Back to school it was. I crossed the street and tried to look as inconspicuous as possible, but by the very nature of trying to be unseen I felt I was as exposed as an aroused leper in a nudist colony. I don't know what rationale goes through the minds of the average pre-teen these days, but I seemed to think that the best way to detract attention from myself and remain invisible would be to take on the guise of a homeless brain injured gladiator from Thunderdome. I pushed down one of my knee-high yellow and black trimmed sport socks, bunching it around my boney ankle, the other pulled high, clinging tenaciously to my hairless knee. I put my Frogger t-shirt on inside out and backwards. Crushing a clump of sun-baked soil in my hands, I rubbed the powdered dirt on my face and arms, and using the sweat collecting on my brow and from behind my knees like a precursor to gel I tousled my shoulder length shock of white hair into a tangled mess. I looked like a crazed diminutive post-apocalyptic Albert Einstein.


I was across the street from the school now, and hesitated before proceeding any further. The parking lot should have been empty but it was now filled to capacity with Full-Size behemoths: Plymouth Gran Furys, Dodge Diplomats, Chrysler Fifth Avenues. There was an overflow parked three deep on what I knew as the "British Bulldog" lawn, a field of magnetic CB antennas swaying in the sticky summer breeze.


As I approached my school there was a nagging gnawing in the pit of my stomach and a not entirely unpleasant tightening in my testicles, feelings I have long since learned not to ignore. Something was not quite...right. With every step a suffocating pressure began to wrap itself around my entire body. It was like falling into a swimming pool wearing clothes two sizes too large and becoming tangled in the pool cover. And if that wasn't enough to raise an eyebrow, there appeared to be 2 hulking men patrolling the parking lot.

The sun was setting, casting a crimson hue over the brown bricked structure. Summer clouds like swabs of bloodied cotton dabbed ineffectually at the slashed wrists of the sky. This was a red and angry world. Every nerve and fibre of my prepubescent being screamed at me to get the fuck out of there. Danger Will Robinson, Danger! But I was young and a boy and Curiosity kicked Common Sense's ass every time. Slipping past the sentries was no problem. 5 days a week this brick and mortar was my sanctuary, my playground, and my war zone. A byproduct of my love for science fiction and fantasy was being adept at hiding and eluding. 


I imagined the patrolling security as a pair of roving Daleks.
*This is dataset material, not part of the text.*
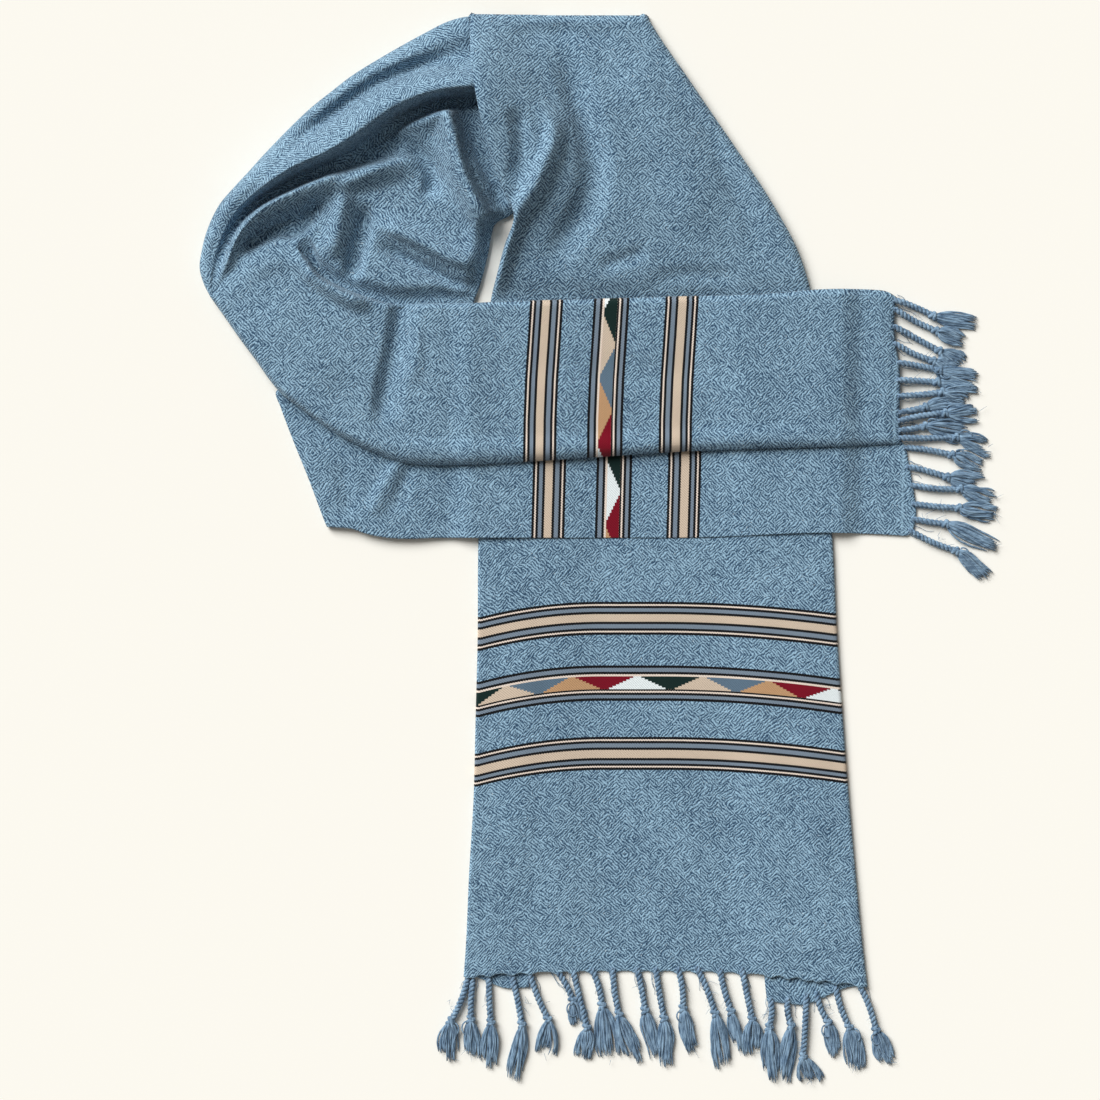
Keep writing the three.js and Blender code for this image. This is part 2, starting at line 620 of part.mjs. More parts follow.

In my yellow and black socks I ran along the unwatched side of the building, going in low and fast like some strange albino bee flitting from parked car to parked car. There was a moment when I almost blew my cover by fumbling through a completely awesome but unnecessary shoulder roll from an AMC Hornet to a rusted out 1973 Oldsmobile Delta 88. The thick thorny hedges that ran along the entire front of the building afforded me plenty of cover and I easily slipped past the Daleks and into the front door that was propped open with a worn wooden wedge due to the air conditioning being shut off during the summer break. Too easy for this renegade barbarian and his fabulous Sunsword!
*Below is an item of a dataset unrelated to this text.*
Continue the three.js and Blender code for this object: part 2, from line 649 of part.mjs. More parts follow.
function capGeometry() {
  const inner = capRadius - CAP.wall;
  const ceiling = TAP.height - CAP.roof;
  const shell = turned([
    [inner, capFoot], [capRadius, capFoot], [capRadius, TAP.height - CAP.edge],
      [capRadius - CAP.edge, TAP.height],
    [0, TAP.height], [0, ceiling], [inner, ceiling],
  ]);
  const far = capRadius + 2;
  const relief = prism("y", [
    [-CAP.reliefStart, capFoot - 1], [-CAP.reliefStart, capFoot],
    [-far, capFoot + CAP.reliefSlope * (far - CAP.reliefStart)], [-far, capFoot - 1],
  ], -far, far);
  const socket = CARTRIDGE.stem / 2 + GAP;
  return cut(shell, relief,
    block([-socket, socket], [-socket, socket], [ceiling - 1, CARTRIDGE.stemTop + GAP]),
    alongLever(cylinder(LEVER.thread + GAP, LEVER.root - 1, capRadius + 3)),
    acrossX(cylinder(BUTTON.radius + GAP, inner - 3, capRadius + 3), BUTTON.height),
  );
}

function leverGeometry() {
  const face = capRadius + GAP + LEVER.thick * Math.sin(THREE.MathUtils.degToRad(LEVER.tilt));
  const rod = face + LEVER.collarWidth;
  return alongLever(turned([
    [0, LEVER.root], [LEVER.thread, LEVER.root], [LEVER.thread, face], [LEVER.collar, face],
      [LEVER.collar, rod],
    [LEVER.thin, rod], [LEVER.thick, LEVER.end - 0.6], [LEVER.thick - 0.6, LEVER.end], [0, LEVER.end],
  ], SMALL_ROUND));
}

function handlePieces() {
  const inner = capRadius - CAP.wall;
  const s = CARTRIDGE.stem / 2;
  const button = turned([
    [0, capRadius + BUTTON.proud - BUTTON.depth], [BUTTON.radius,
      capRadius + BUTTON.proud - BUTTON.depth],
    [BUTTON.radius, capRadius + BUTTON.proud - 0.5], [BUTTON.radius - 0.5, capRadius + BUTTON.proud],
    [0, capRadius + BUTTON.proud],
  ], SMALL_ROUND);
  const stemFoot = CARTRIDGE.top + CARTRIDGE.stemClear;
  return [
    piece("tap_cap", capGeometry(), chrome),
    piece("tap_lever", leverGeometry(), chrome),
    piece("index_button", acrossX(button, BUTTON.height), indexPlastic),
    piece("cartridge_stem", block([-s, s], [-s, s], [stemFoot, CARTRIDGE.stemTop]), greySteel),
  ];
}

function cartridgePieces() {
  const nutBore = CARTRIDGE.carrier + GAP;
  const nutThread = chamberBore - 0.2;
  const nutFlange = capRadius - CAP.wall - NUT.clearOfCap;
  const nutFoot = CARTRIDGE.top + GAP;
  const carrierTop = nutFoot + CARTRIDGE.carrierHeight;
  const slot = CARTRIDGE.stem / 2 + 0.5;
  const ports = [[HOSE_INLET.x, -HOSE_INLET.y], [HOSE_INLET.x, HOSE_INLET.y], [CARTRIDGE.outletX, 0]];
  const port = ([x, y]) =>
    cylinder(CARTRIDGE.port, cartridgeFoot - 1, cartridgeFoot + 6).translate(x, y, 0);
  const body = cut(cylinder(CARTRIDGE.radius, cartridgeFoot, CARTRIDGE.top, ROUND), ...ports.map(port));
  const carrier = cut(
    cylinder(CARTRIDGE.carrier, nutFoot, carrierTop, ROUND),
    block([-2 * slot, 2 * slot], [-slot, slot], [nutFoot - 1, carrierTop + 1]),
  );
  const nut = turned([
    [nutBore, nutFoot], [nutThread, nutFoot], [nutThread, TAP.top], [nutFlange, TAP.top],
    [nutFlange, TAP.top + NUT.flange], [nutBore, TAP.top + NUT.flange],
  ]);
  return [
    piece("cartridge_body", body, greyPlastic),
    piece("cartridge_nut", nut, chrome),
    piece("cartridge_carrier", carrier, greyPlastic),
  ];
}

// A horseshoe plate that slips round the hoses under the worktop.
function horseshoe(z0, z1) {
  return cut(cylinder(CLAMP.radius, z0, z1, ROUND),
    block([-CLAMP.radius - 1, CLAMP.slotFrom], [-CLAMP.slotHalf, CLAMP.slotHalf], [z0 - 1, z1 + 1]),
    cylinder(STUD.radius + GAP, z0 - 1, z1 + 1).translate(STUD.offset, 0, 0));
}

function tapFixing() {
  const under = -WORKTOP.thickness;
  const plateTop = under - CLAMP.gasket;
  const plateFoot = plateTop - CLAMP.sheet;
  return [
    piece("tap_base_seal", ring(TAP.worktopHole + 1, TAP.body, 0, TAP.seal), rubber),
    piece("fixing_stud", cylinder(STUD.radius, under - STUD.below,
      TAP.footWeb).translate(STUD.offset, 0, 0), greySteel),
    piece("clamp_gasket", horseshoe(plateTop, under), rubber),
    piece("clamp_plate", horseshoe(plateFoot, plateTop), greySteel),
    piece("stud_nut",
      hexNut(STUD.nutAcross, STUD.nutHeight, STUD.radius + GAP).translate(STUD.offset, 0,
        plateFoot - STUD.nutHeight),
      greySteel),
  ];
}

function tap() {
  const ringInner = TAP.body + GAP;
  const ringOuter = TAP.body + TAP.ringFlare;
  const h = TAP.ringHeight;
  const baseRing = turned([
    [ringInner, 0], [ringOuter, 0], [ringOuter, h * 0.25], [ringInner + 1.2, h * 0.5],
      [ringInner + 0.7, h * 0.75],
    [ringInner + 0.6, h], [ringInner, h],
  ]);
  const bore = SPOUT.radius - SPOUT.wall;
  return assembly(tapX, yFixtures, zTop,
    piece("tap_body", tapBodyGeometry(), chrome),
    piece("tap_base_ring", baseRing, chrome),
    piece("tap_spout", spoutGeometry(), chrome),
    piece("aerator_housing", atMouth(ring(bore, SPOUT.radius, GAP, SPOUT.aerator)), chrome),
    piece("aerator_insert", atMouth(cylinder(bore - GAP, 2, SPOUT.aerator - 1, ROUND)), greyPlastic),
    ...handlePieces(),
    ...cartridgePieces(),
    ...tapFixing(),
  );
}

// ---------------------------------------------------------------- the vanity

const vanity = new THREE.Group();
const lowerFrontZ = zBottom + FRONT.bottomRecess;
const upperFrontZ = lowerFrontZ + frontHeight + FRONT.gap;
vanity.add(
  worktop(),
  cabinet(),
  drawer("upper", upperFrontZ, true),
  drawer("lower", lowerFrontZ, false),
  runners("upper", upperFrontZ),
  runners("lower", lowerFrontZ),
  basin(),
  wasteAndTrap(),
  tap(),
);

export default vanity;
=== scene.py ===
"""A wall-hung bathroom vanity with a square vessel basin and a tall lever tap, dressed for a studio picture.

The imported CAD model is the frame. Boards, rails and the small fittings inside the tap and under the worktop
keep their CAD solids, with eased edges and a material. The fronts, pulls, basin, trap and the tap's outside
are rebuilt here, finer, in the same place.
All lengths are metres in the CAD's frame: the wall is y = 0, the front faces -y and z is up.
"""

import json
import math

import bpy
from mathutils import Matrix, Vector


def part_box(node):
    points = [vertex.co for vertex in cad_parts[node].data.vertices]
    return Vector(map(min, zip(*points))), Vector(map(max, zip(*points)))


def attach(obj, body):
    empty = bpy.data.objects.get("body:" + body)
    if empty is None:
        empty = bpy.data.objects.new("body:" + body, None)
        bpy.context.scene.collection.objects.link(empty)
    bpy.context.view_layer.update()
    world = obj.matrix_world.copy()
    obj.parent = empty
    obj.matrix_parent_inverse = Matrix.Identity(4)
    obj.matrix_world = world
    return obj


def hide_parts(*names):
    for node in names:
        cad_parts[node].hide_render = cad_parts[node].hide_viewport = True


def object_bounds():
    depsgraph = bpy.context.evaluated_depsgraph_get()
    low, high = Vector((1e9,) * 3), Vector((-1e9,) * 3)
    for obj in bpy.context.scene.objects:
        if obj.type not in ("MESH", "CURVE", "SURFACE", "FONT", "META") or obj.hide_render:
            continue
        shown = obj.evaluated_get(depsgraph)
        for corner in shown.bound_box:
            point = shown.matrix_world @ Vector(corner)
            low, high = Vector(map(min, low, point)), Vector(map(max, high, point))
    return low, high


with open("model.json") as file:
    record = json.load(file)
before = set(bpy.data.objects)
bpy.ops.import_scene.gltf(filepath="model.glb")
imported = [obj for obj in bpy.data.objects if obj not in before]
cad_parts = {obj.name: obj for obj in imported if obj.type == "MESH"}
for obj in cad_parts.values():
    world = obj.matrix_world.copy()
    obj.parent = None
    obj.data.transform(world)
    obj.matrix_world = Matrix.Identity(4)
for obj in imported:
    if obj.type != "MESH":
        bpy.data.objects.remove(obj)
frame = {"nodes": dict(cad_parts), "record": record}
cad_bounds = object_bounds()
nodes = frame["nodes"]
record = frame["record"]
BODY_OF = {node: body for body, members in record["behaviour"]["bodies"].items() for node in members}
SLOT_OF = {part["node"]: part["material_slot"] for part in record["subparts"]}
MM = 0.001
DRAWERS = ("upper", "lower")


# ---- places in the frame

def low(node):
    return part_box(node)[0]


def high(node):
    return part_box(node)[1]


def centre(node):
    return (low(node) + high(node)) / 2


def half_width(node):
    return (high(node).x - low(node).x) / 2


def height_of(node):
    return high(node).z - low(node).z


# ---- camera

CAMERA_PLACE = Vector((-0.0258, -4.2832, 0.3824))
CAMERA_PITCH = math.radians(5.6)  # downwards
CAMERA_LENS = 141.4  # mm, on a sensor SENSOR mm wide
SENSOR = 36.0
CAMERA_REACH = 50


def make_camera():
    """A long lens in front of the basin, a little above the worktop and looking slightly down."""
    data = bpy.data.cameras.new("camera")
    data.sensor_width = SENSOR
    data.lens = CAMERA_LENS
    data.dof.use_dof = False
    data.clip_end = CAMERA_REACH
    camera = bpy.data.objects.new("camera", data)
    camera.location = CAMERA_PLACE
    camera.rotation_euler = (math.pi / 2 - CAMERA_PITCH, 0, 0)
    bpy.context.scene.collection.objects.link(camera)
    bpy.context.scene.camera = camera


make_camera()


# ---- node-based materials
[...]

Once inside I heard the dull babble of many voices speaking at once coming from the gymnasium. As I eased the heavy door open a crack I recognized the murmur for what it was: the creepy cadence of prayer. It wasn't any litany I was familiar with, but there were plenty of "Amens" and "So Sayeths", and I found myself lulled by the rhythmic intonations.  


Upon the portable wooden stage, where a mere 8 weeks ago I had brilliantly portrayed the villainous Shere Khan in a musical production of the Jungle Book, was a young woman sitting in a wooden assembly chair. And she was screaming. Not yelling, nothing intelligible, just a visceral primal scream.  And she was thrashing wildly. If it were not for the 2 burly men on either side of her holding her fast she would have surely have toppled off the stage. A third man was reading from a book I could not see and flicking water at her from what appeared to be a pestle. I could only make out 2 words above the cacophony and they were "Purify" and "Deliver".


I was frozen in shock and terror. What was I bearing witness to? I shouldn't be here. She screamed again and for a fleeting second her eyes caught mine before rolling back in her head. I REALLY shouldn't be here. Fear writhed in my belly like a swollen black worm. I began to imagine a red haired Malachi pushing his way through the crowd, singling me out as an "OUTLANDER"! I began to slowly back out before someone realized there was an interloper in their midst. A weathered calloused hand fell on my shoulder and a stillborn scream curdled in my throat. I looked up into the blank face of one of the Daleks. His eyes were not unkind and they seemed to say "You need to see this". I hung my head in resignation and he took his hand off my shoulder briefly to open the weighted gymnasium door for me. And I took off like a bat out of hell and never looked back to see if I was being pursued. I had seen enough. 


I didn't stop running until I reached my driveway. In the deepening dusk I noticed that the lights were back on, like a welcoming beacon. That illusion was quickly shattered as the front door was violently flung open and my father filled the doorway, a fresh bandage adorning his furrowed brow and a scowl darkening his face as he boomed "WHERE THE HELL HAVE YOU BEEN!".


Where the hell indeed.


He was beyond pissed and I was well aware that the punishment that was to be meted out would be legendary. 


I had never been happier to be home in my entire life.

1 comment:

  1. Given the choice between punishment and religion, you made the correct choice. Nothing good has ever come from religion.
    Except Satanic orgies... which you MAY have missed out on. In which case, you should have stayed.